2013-01-10 Thread Ryan Lowe
I have heard before that the recommended minimum cluster size is 4 (with
replication factor of 3).  I am curious to know if vnodes would change that
or if that statement was valid to begin with!

The use case I am working on is one where we see tremendous amount of load
for just 2 days out of the week and the rest of the time the cluster is
pretty much idle.  It appears that vnodes will allow me to auto-scale the
clusters size a little easier, but I am wondering what is the smallest I
can get the cluster in physical server count and still have a good
replication count.

I'll panic about having 1 of 2 or 1 of 3 servers going down in an outage as
a separate topic alone at night while not sleeping.

Thanks!
Ryan


Re: VNodes, Replication and Minimum cluster size

2013-01-10 Thread Alain RODRIGUEZ
I am curious to know if vnodes would change that or if that statement was
valid to begin with!

This question was answered yesterday by Jonathan Ellis during the Datastax
C*ollege Webinar:
http://www.datastax.com/resources/webinars/whatsnewincassandra12 (about the
end of the video).

The answer is no. Vnodes doesn't change anything concerning the number of
nodes, the RF or the SPOF.

I don't know why you should start with 4 nodes, imho, 3 nodes should be
enough, or even 1 or 2 if you don't care about consistency or SPOF.

The point of having 3 nodes is that allow you to write  read using CL
quorum, which ensure you retrieving consistent data.
If a potential inconsistent data is not a problem for you, you can use 2
nodes RF = 2 and do both reads and writes with CL one, you'll have no SPOF.
You can work with one node but that's not really interesting since you
don't benefit from Cassandra at all.

With 4 nodes instead of 3 with a RF = 3, you start increasing your
performance because you don't have to write everything in every node. But
there is no need of starting with 4 nodes at all.

I hope I've been clear since english is not my mother tongue.

Alain


2013/1/10 Ryan Lowe ryanjl...@gmail.com

 I have heard before that the recommended minimum cluster size is 4 (with
 replication factor of 3).  I am curious to know if vnodes would change that
 or if that statement was valid to begin with!
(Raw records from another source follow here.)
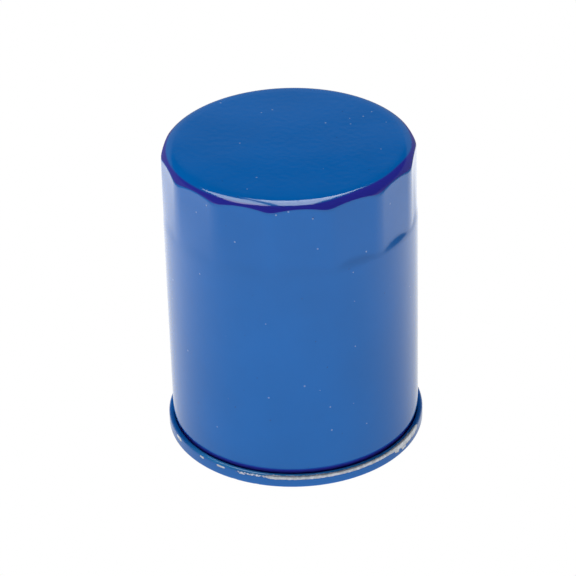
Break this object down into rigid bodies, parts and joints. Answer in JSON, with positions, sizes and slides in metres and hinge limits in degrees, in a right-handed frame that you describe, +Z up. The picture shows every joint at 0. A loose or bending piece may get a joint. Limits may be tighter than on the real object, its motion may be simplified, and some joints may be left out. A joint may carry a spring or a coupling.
{
  "type": "oil filter",
  "caption": "Spin-on oil filter: round steel canister with wrench flats round its closed end, a rolled seam, and a ring gasket on its open end.",
  "frame": {"origin": "centre of the gasket's sealing face, which is the lowest plane of the part and the plane of the engine's filter pad", "axes": "+Z up the filter's axis to the closed end of the canister; -Y towards the middle of one wrench flat; +X and -X pass through ridges between flats"},
  "size_m": [0.0684, 0.0684, 0.0855],
  "materials": {
    "canister_paint": "glossy blue enamel on drawn steel",
    "lid_paint": "the same blue enamel over the rolled seam, worn to bare metal along its upper edge; tinned steel inside the gasket channel",
    "sealing_compound": "dried seaming compound",
    "plate_zinc": "zinc-plated thick steel with a faint yellow passivation",
    "weld_metal": "fused steel",
    "gasket_rubber": "moulded black nitrile rubber",
    "valve_silicone": "moulded orange-red silicone rubber",
    "element_tinplate": "bright tinplate pressing",
    "plastisol": "cured cream plastisol",
    "pleated_paper": "resin-impregnated cellulose paper",
    "spring_steel": "oiled spring steel"
  },
  "bodies": {
    "housing": {"canister": "canister_paint", "seaming_lid": "lid_paint", "seam_sealant": "sealing_compound", "base_plate": "plate_zinc", "spot_weld_1": "weld_metal", "spot_weld_2": "weld_metal", "spot_weld_3": "weld_metal", "spot_weld_4": "weld_metal", "spot_weld_5": "weld_metal", "spot_weld_6": "weld_metal", "mounting_gasket": "gasket_rubber", "element_support_spring": "spring_steel"},
    "drainback_lip": {"anti_drainback_valve": "valve_silicone"},
    "element": {"lower_end_cap": "element_tinplate", "lower_bond_ring": "plastisol", "filter_media": "pleated_paper", "media_seam_clip": "element_tinplate", "center_tube": "element_tinplate", "upper_end_cap": "element_tinplate", "upper_bond_ring": "plastisol", "bypass_cage": "element_tinplate", "bypass_spring": "spring_steel"},
    "bypass_poppet": {"bypass_disc": "element_tinplate", "bypass_seal": "gasket_rubber"}
  },
  "joints": [
    {"name": "element_float", "type": "slide", "parent": "housing", "child": "element", "axis": [0, 0, 1], "range_m": [0, 0.0015], "stiffness_N_per_m": 8000, "springref_m": -0.004, "deforming": ["element_support_spring"]},
    {"name": "bypass_open", "type": "slide", "parent": "element", "child": "bypass_poppet", "axis": [0, 0, -1], "range_m": [0, 0.0035], "stiffness_N_per_m": 1500, "springref_m": -0.008, "deforming": ["bypass_spring"]},
    {"name": "drainback_lift", "type": "slide", "parent": "housing", "child": "drainback_lip", "axis": [0, 0, 1], "range_m": [0, 0.002], "stiffness_N_per_m": 300, "springref_m": -0.002, "deforming": ["anti_drainback_valve"]}
  ]
}
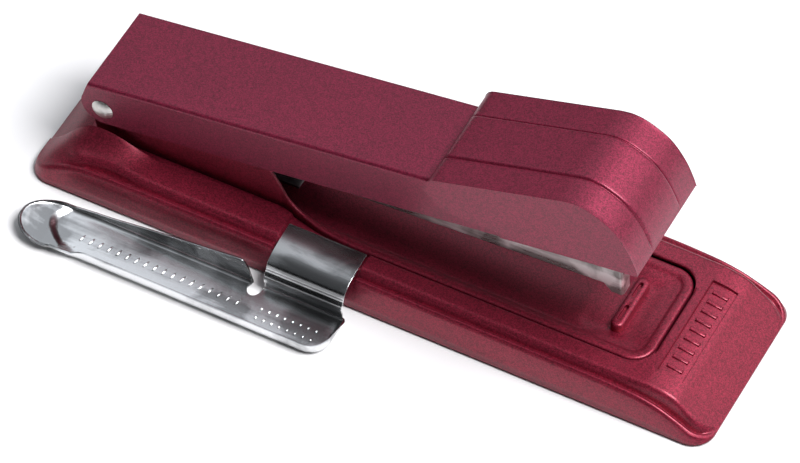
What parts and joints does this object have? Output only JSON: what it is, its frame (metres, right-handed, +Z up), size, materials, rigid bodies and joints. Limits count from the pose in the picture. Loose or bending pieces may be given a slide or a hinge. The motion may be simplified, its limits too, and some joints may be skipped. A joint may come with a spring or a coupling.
{
  "type": "desk stapler",
  "caption": "Desk stapler: low tray base with ears, tilting plated magazine, handle with rounded nose cap, and a steel staple remover clipped to one side.",
  "frame": {"origin": "middle of the base's footprint, on the table plane", "axes": "+X towards the nose where staples come out, +Z up, the staple remover is clipped on the -Y side"},
  "size_m": [0.19, 0.0696, 0.0614],
  "materials": {
    "base_paint": "maroon metallic paint with fine flake, satin",
    "arm_paint": "maroon metallic paint with fine flake, satin",
    "cap_paint": "maroon metallic paint on moulded plastic, satin",
    "pad_rubber": "matt black rubber",
    "rivet_chrome": "bright plated steel",
    "chrome_plate": "bright plated sheet steel",
    "remover_chrome": "bright plated sheet steel",
    "plain_steel": "zinc-plated steel",
    "spring_steel": "hardened spring steel",
    "staple_wire": "bright galvanised wire",
    "brass_bush": "turned brass",
    "pusher_moulding": "black moulded plastic"
  },
  "bodies": {
    "base": {"base_shell": "base_paint", "base_frame": "base_paint", "anvil": "base_paint", "base_pad": "pad_rubber", "pivot_rivet": "rivet_chrome", "pivot_spacer_near": "plain_steel", "pivot_spacer_far": "plain_steel", "arm_washers": "plain_steel", "lift_spring": "spring_steel", "lift_spring_rivet": "plain_steel"},
    "magazine": {"magazine_channel": "chrome_plate", "front_plate": "arm_paint", "staple_core": "plain_steel", "rod_anchor": "plain_steel", "guide_rod": "plain_steel", "core_rivets": "plain_steel", "pivot_bush": "brass_bush", "return_spring": "spring_steel", "staple_strip": "staple_wire", "pusher_spring": "spring_steel"},
    "pusher": {"pusher": "pusher_moulding"},
    "handle": {"arm_cover": "arm_paint", "cap": "cap_paint", "driver_blade": "spring_steel", "driver_carrier": "plain_steel", "carrier_rivets": "plain_steel"},
    "remover": {"staple_remover": "remover_chrome"}
  },
  "joints": [
    {"name": "magazine_hinge", "type": "hinge", "parent": "base", "child": "magazine", "pos_m": [-0.0787, 0, 0.0221], "axis": [0, -1, 0], "range_deg": [-4.2, 60], "stiffness_Nm_per_rad": 6, "springref_deg": 0.86, "deforming": ["lift_spring"]},
    {"name": "handle_hinge", "type": "hinge", "parent": "magazine", "child": "handle", "pos_m": [-0.0787, 0, 0.0221], "axis": [0, -1, 0], "range_deg": [-4.9, 60], "stiffness_Nm_per_rad": 6, "springref_deg": 0.52},
    {"name": "pusher_slide", "type": "slide", "parent": "magazine", "child": "pusher", "axis": [0.9974, 0, 0.0725], "range_m": [-0.036, 0], "stiffness_N_per_m": 60, "springref_m": 0.02, "deforming": ["pusher_spring"]},
    {"name": "remover_slide", "type": "slide", "parent": "base", "child": "remover", "axis": [0, -1, 0], "range_m": [0, 0.06]}
  ]
}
 The use case I am working on is one where we see tremendous amount of load
 for just 2 days out of the week and the rest of the time the cluster is
 pretty much idle.  It appears that vnodes will allow me to auto-scale the
 clusters size a little easier, but I am wondering what is the smallest I
 can get the cluster in physical server count and still have a good
 replication count.

 I'll panic about having 1 of 2 or 1 of 3 servers going down in an outage
 as a separate topic alone at night while not sleeping.

 Thanks!
 Ryan



Re: VNodes, Replication and Minimum cluster size

2013-01-10 Thread Sam Overton
On 10 January 2013 13:07, Ryan Lowe ryanjl...@gmail.com wrote:
 I have heard before that the recommended minimum cluster size is 4 (with
 replication factor of 3).  I am curious to know if vnodes would change that
 or if that statement was valid to begin with!
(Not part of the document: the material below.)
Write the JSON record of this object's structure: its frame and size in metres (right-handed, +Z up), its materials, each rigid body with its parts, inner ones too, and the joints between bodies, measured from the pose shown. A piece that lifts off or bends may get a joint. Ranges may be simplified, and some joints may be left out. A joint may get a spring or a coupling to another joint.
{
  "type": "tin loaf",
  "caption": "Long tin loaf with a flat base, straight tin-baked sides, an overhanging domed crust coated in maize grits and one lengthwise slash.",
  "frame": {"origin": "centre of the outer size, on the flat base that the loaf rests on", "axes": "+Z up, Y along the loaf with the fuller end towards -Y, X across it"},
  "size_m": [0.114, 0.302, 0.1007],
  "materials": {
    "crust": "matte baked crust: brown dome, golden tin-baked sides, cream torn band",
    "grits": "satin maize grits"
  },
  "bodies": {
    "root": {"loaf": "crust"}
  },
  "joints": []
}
The reason that RF=3 is recommended is that it is the minumum RF that
allows you to have both strong consistency and tolerate one node
failure (reading and writing at consistency level = QUORUM). With RF=2
for example you would have to choose between having strong consistency
(read/write at CL=QUORUM) or tolerating one node failure (read/write
at CL=ONE).

 The use case I am working on is one where we see tremendous amount of load
 for just 2 days out of the week and the rest of the time the cluster is
 pretty much idle.  It appears that vnodes will allow me to auto-scale the
 clusters size a little easier,

The key advantage of vnodes in this case is that you do not need to
manually rebalance the cluster when adding or removing nodes.
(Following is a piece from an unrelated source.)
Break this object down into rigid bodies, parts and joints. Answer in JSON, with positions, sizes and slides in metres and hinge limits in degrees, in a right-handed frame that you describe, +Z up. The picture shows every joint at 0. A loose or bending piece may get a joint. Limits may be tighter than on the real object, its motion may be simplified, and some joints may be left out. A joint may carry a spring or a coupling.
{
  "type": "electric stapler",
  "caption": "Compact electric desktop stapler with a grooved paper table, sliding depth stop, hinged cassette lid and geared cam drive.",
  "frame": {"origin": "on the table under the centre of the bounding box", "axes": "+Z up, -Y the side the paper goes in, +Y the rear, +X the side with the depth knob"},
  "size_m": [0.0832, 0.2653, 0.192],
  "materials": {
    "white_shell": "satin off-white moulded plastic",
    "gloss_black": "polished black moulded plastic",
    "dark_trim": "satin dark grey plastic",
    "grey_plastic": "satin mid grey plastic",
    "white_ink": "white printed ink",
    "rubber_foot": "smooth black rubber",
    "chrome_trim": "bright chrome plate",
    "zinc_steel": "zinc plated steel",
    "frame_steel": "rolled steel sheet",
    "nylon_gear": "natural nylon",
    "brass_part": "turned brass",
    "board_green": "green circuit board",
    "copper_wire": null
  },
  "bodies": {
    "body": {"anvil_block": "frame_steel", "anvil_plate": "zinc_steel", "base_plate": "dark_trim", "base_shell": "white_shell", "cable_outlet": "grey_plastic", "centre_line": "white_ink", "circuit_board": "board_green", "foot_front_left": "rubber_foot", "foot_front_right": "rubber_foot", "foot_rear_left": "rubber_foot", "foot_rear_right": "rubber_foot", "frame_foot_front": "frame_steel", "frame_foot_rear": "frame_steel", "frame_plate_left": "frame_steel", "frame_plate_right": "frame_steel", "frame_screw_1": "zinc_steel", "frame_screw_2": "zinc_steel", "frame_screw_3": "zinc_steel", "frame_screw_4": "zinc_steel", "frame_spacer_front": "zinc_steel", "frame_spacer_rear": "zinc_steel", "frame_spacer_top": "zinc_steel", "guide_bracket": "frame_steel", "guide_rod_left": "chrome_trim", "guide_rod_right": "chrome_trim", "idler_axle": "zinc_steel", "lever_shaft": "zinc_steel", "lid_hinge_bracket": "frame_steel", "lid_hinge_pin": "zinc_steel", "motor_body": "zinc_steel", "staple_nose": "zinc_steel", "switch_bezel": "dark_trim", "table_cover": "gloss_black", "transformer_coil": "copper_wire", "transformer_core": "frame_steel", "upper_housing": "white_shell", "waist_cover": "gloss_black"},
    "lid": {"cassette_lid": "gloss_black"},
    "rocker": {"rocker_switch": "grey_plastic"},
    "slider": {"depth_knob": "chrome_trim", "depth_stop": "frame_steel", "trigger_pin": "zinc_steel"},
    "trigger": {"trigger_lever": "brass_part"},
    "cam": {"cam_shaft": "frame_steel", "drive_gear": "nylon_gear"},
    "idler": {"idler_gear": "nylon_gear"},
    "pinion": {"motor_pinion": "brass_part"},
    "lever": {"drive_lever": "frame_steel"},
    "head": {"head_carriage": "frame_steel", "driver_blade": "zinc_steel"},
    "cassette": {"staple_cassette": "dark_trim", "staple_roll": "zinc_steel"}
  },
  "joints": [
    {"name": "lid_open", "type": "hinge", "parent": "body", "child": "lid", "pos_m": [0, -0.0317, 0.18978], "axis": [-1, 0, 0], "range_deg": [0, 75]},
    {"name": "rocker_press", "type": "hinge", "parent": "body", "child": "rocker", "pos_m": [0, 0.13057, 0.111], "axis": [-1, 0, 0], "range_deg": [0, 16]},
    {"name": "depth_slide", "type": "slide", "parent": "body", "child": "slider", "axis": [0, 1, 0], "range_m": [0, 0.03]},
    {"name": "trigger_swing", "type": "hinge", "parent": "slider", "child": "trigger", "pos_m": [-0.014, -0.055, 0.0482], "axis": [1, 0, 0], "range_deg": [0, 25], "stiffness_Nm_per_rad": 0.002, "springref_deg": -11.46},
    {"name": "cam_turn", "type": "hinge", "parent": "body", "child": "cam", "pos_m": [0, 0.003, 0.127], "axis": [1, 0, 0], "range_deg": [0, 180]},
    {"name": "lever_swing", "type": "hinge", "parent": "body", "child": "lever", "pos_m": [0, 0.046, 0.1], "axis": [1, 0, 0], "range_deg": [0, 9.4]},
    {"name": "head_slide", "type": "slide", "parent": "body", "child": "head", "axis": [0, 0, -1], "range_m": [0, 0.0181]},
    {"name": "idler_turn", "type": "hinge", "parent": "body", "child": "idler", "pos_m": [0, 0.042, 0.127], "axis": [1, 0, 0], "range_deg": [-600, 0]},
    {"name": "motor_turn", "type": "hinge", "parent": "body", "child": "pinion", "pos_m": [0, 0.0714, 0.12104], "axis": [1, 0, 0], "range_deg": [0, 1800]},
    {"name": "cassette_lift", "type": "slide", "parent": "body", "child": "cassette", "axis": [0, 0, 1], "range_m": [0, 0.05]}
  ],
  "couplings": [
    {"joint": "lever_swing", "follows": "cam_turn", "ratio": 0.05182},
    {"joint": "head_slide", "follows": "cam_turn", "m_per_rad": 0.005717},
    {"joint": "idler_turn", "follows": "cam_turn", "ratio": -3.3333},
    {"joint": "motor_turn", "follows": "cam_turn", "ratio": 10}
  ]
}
 but I am wondering what is the smallest I can
 get the cluster in physical server count and still have a good replication
 count.

3 nodes at RF=3 would be the smallest advisable size. You could even
drop this to 2 nodes if you did not need consistency or availability
guarantees during the time the cluster is at the smallest size.

 I'll panic about having 1 of 2 or 1 of 3 servers going down in an outage as
 a separate topic alone at night while not sleeping.

Make sure that you over-provision sufficiently so that 2 nodes can
handle the load that 3 nodes would normally be taking in the event
that a node fails! (Or more generally, ensure N-1 nodes can handle the
load of N nodes). Testing a simulated load on a test cluster with one
node failure is always a good way to increase your confidence about
availability and explore any potential degradation in your client
application (latency etc.).

 Thanks!
 Ryan


-- 
Sam Overton
Acunu | http://www.acunu.com | @acunu


Re: VNodes, Replication and Minimum cluster size

2013-01-10 Thread Alain RODRIGUEZ
The key advantage of vnodes in this case is that you do not need to
manually rebalance the cluster when adding or removing nodes.

Well, I thing that a bigger key advantage of vnodes would rather be the
performance improvement due to the evenly distributed load while streaming
data.

But it indeed simplify cluster balancing even if you have an heterogeneous
cluster with different hardware for each node.

Anyways, this is well described here:
http://www.datastax.com/dev/blog/virtual-nodes-in-cassandra-1-2

Alain

2013/1/10 Sam Overton s...@acunu.com

 The key advantage of vnodes in this case is that you do not need to
 manually rebalance the cluster when adding or removing nodes.